Moscow Cat Museum
- Established: March 1993
- Location: Rublyovka, Moscow, Russia
- Coordinates: 55°45′21″N 37°37′02″E﻿ / ﻿55.755826°N 37.6173°E
- Type: Art museum
- Collection size: 1,500
- Founder: Andrei Abramov
- Website: moscow-cat-museum.wixsite.com

= Moscow Cat Museum =

Moscow Cat Museum is a museum in Moscow, created in 1993 and dedicated entirely to the theme of cats in art and life.

== History ==
Between May and June 1992, exhibitions organised by Andrei Abramov were held around Moscow, with painters, sculptors, and other artists, with a focus on the feline form. The exhibition program was titled 'Cat's Eye', and this would be a running title for special exhibits at the museum. The program was so successful that it led Andrei creating the Moscow Cat Museum in Moscow, Central Federal District in March 1993. As well as art ranging from batiks to photographs, the museum also includes books, toys, and suits, all centered on the theme of cats. The museum later had to be moved to Rublyovskoye Shosse as the initial sponsors, a pet food company, withdrew their funding.

== Exhibitions ==
The list of main expositions includes Cat's Eye, Women and Cats, Cat's Magic, Children's Pictures of Cats, Cat Around the Map projects.
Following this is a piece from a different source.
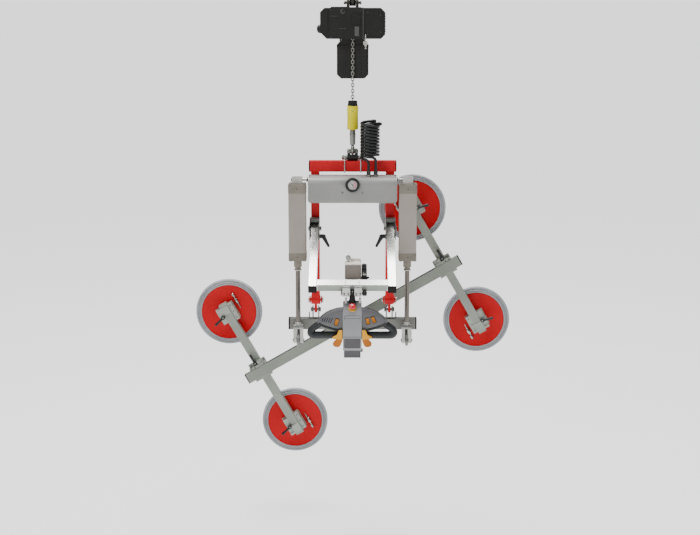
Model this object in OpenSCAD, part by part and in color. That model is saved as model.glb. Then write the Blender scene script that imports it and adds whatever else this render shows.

Though the museum contains trinkets such as biscuits and postcards, none of what is displayed is on sale.

The museum is host to the annual 'Woman and Cat' beauty contest. Hosted as part of a wider festival, its main judging criterion is stated as judging "the gracefulness and harmony of the pair, woman and cat". However, extra points are awarded for cat knowledge, and a special challenge is issued for contestants.